>> Begin

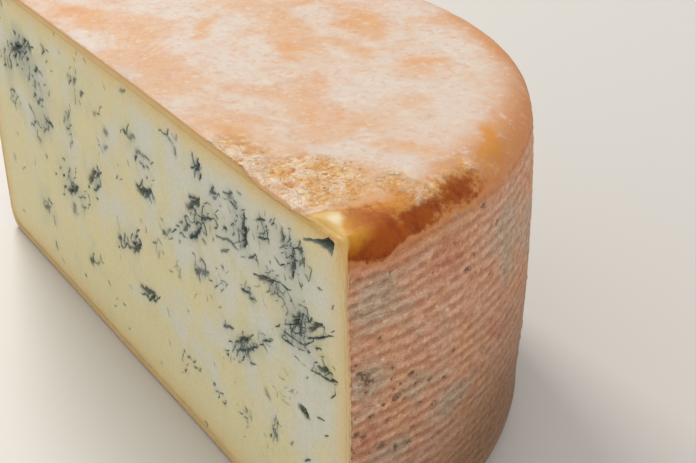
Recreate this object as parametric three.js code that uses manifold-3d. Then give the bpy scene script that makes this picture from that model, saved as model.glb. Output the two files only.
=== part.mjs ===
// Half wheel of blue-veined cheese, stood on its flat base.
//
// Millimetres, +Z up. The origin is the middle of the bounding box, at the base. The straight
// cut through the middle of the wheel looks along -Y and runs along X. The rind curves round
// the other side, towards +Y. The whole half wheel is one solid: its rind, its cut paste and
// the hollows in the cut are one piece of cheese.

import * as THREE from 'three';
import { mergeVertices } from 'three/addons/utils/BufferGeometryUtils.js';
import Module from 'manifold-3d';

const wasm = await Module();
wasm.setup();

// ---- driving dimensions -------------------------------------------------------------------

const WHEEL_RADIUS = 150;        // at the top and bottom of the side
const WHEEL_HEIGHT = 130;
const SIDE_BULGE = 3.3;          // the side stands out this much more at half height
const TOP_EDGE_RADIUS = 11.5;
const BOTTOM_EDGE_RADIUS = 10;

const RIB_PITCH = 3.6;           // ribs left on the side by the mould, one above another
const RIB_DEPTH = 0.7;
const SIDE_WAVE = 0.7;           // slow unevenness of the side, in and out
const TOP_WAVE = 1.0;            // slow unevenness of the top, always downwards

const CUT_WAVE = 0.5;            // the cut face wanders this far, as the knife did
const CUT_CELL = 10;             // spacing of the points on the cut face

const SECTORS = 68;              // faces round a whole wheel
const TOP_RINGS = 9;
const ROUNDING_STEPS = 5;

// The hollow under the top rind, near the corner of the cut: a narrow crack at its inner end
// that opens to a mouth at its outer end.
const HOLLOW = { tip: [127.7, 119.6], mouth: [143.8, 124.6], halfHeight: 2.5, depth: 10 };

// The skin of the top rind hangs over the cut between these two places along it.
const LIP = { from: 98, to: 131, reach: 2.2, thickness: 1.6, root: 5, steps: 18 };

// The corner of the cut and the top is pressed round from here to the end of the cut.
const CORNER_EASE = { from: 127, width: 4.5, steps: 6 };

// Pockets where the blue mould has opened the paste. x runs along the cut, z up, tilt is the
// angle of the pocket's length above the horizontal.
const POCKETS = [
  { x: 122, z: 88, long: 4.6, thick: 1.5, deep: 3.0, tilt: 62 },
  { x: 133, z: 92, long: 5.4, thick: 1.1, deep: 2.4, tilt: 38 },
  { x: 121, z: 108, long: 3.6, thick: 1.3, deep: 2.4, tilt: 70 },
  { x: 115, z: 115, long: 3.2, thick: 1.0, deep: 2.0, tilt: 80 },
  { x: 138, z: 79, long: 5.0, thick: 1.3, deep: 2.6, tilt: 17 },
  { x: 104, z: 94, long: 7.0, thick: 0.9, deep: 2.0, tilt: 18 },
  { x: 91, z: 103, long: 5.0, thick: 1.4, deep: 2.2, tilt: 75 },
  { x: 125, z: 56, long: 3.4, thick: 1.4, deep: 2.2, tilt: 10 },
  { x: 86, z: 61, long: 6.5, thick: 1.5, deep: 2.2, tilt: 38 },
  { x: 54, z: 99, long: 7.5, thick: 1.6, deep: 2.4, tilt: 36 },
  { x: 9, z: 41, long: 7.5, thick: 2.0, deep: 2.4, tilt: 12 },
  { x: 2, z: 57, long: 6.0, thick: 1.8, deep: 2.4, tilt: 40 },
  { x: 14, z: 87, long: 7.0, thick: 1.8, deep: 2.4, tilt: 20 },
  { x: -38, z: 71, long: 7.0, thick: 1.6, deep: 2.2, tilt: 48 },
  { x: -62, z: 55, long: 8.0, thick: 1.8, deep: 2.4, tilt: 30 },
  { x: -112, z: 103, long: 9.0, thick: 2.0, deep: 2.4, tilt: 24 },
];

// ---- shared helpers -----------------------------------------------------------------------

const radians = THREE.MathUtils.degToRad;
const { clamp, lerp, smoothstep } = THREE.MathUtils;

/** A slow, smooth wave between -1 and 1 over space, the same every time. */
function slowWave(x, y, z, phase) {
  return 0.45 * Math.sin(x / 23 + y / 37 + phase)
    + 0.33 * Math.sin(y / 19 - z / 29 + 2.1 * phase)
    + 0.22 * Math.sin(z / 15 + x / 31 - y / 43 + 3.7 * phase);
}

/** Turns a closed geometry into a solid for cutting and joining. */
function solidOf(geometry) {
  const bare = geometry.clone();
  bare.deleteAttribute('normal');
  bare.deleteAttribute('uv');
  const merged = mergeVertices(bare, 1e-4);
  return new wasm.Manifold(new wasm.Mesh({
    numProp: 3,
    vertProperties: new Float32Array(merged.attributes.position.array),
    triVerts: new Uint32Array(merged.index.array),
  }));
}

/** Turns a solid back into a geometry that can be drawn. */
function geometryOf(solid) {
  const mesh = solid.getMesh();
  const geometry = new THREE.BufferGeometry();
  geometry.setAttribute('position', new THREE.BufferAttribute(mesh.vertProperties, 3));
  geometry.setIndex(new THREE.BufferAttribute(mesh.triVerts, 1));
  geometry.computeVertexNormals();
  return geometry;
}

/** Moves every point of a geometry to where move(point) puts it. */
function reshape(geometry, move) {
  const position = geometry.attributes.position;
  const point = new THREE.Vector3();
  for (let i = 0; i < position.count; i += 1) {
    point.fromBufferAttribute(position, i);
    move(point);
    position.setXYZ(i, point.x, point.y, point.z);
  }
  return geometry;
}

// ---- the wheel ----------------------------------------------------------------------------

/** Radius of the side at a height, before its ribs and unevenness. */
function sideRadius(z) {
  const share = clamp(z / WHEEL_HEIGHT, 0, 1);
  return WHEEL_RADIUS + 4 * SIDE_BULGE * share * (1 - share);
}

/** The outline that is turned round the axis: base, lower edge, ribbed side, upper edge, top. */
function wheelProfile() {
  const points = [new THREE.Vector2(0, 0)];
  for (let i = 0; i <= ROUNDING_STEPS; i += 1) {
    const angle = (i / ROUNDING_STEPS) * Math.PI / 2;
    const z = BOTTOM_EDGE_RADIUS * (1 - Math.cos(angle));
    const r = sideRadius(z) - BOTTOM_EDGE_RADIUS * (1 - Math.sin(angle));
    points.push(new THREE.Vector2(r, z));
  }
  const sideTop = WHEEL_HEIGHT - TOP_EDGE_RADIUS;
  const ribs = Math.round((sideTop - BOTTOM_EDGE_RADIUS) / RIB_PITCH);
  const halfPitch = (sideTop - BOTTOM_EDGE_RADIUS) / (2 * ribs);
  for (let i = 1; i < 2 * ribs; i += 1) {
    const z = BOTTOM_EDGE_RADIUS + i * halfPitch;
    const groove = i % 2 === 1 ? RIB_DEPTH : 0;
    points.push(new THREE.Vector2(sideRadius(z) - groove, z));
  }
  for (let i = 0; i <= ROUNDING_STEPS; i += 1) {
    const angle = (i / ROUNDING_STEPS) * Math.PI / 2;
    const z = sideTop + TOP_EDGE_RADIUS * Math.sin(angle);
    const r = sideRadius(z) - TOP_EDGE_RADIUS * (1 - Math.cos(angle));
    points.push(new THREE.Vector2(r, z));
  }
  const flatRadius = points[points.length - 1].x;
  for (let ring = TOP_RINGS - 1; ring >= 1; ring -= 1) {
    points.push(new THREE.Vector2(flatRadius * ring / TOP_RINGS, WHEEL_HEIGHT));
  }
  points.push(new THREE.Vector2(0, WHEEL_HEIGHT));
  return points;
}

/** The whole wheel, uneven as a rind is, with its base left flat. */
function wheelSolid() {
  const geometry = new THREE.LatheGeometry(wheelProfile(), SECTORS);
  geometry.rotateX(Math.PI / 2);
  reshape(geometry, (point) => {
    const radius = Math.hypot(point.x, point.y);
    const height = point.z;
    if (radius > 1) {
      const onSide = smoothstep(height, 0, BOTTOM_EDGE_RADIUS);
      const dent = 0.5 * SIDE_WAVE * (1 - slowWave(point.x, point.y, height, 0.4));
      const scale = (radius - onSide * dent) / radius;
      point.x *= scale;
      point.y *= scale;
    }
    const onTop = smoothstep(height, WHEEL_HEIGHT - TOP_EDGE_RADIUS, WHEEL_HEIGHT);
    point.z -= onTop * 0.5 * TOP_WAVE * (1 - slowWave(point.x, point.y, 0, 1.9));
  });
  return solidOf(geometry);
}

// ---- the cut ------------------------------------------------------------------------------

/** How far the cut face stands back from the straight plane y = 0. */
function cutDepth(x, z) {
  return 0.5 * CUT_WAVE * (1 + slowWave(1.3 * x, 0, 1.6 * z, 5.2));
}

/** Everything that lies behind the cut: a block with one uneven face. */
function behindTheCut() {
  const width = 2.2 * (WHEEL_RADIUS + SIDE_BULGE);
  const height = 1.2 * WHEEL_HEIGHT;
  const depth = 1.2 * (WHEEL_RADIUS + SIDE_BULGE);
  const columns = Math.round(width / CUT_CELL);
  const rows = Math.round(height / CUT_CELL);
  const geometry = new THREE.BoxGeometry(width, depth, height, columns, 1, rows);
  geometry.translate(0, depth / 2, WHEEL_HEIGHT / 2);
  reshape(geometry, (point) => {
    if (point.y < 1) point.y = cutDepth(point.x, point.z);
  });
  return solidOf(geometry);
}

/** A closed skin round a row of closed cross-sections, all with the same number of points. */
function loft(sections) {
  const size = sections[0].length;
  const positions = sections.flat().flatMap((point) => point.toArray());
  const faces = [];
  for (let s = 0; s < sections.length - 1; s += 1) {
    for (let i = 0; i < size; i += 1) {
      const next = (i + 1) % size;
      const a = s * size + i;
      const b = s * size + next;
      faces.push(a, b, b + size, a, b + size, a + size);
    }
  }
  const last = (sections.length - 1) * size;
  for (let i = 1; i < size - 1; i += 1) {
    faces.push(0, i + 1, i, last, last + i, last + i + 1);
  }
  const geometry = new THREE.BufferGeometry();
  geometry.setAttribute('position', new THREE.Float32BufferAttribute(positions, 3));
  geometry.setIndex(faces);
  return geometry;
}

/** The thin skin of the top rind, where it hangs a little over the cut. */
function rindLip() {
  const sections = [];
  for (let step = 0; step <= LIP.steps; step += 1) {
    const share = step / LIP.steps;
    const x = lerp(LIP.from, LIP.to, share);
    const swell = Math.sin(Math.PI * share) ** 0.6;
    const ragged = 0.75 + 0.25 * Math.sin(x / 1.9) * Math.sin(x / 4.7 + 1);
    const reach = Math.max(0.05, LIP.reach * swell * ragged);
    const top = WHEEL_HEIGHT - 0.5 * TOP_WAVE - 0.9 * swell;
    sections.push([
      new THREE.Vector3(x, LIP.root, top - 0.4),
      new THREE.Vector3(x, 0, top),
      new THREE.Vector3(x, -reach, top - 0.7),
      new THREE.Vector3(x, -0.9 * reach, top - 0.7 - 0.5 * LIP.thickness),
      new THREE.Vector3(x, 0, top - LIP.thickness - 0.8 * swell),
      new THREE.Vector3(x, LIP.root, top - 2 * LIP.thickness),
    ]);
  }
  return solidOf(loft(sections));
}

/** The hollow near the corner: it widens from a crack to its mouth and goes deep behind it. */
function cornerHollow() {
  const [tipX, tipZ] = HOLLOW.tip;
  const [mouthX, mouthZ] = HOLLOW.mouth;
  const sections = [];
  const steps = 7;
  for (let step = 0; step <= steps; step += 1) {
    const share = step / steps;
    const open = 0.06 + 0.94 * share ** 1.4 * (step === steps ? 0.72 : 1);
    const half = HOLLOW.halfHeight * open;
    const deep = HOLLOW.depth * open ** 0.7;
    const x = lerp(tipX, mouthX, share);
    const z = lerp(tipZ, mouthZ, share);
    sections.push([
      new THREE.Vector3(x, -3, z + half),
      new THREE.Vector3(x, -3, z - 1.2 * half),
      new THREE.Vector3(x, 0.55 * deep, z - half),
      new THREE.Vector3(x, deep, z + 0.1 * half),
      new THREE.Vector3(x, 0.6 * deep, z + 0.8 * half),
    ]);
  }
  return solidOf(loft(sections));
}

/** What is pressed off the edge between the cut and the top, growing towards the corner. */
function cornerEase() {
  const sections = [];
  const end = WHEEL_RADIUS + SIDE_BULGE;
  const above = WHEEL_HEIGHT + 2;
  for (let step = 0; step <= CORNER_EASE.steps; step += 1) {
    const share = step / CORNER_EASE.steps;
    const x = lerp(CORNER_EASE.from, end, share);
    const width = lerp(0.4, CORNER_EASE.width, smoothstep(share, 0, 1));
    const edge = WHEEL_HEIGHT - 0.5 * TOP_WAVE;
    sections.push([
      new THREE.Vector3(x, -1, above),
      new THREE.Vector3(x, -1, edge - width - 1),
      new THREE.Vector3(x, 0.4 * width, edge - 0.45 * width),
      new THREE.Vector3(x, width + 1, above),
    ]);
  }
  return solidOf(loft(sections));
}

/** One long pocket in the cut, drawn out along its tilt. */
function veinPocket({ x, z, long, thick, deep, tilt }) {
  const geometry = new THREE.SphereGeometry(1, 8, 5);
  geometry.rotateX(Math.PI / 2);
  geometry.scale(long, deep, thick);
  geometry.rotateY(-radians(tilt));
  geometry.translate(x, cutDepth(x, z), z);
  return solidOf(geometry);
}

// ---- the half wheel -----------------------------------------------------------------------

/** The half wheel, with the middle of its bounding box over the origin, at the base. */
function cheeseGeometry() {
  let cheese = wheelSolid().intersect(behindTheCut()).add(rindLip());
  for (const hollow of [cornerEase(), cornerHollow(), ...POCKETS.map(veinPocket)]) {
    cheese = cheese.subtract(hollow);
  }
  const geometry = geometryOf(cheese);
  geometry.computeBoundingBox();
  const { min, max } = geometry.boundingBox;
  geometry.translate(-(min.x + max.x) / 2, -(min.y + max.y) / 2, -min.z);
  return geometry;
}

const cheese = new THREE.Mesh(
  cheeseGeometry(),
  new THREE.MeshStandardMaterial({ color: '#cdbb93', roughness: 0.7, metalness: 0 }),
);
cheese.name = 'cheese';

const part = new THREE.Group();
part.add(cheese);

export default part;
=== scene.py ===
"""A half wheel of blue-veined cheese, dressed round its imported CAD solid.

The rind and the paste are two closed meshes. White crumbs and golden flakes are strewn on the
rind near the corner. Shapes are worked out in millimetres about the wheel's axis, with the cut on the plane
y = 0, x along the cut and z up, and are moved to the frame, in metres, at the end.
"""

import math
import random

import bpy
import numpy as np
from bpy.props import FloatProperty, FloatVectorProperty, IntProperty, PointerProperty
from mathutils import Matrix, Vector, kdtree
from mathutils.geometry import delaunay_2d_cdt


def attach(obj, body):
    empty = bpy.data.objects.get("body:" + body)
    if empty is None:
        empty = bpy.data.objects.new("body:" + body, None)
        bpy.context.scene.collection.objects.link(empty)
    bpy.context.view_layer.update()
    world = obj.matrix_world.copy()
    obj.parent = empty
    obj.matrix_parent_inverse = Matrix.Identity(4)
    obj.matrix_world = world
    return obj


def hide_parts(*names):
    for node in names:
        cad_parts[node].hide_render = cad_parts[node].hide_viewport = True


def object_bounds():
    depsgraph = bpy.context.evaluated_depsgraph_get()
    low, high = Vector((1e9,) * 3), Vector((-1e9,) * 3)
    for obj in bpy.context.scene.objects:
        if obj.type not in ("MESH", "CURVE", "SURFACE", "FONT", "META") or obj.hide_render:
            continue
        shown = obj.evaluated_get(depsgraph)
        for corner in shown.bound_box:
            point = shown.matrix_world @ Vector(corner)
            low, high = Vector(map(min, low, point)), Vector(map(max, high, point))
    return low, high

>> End

**Job:**
Copy out precisely the lines that begin at the line containing "---- the half" and end at the line containing "world = obj.matrix_world.copy()", including both; write nothing else.

**Output of the task:**
// ---- the half wheel -----------------------------------------------------------------------

/** The half wheel, with the middle of its bounding box over the origin, at the base. */
function cheeseGeometry() {
  let cheese = wheelSolid().intersect(behindTheCut()).add(rindLip());
  for (const hollow of [cornerEase(), cornerHollow(), ...POCKETS.map(veinPocket)]) {
    cheese = cheese.subtract(hollow);
  }
  const geometry = geometryOf(cheese);
  geometry.computeBoundingBox();
  const { min, max } = geometry.boundingBox;
  geometry.translate(-(min.x + max.x) / 2, -(min.y + max.y) / 2, -min.z);
  return geometry;
}

const cheese = new THREE.Mesh(
  cheeseGeometry(),
  new THREE.MeshStandardMaterial({ color: '#cdbb93', roughness: 0.7, metalness: 0 }),
);
cheese.name = 'cheese';

const part = new THREE.Group();
part.add(cheese);

export default part;
=== scene.py ===
"""A half wheel of blue-veined cheese, dressed round its imported CAD solid.

The rind and the paste are two closed meshes. White crumbs and golden flakes are strewn on the
rind near the corner. Shapes are worked out in millimetres about the wheel's axis, with the cut on the plane
y = 0, x along the cut and z up, and are moved to the frame, in metres, at the end.
"""

import math
import random

import bpy
import numpy as np
from bpy.props import FloatProperty, FloatVectorProperty, IntProperty, PointerProperty
from mathutils import Matrix, Vector, kdtree
from mathutils.geometry import delaunay_2d_cdt


def attach(obj, body):
    empty = bpy.data.objects.get("body:" + body)
    if empty is None:
        empty = bpy.data.objects.new("body:" + body, None)
        bpy.context.scene.collection.objects.link(empty)
    bpy.context.view_layer.update()
    world = obj.matrix_world.copy()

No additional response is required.